Wheels of Zeus (styled as WoZ) was a company founded in 2002 by Apple co-founder Steve Wozniak. WoZ made wireless hardware for keeping track of the physical location of enabled objects.

In 2004, Motorola announced that it has licensed Wheel of Zeus' WOZ Platform "to develop new networked consumer-electronics devices".

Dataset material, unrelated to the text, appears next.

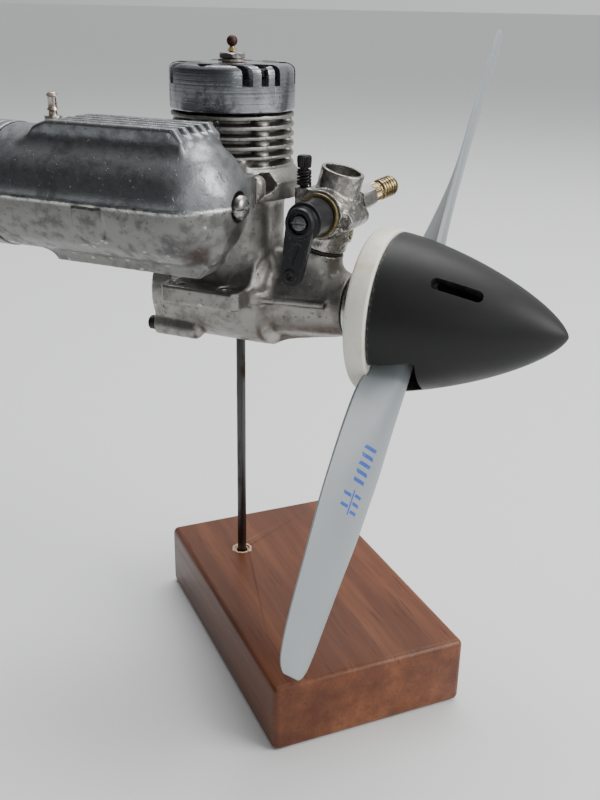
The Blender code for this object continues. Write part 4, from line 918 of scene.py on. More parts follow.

The licensable technology consisted of three components:

1. Smart Tag A tag containing GPS that could be attached to various objects, such as a briefcase or pet. "Acceptable areas" could be preprogrammed, such that the tag would signal the Tag Detector when it was moved outside them. The tag communicated over a wireless network named "wOzNet" and used GPS techniques to transmit the tag's position over extreme distances with very little power.
2. Tag Detector This was a handheld device that could monitor a collection of Smart Tags, and provide a distance and direction to help locate them when they were lost. It also communicated with the wOz Service when a Smart Tag was lost.
3. WoZ Service An internet-based service that could provide the locations of the various Smart Tags, as well as send an email or SMS notification when a Smart Tag moved outside of its "acceptable area".

In March 2006, Wheels of Zeus shut down operations. Some assets and patents were acquired by ZonTrak.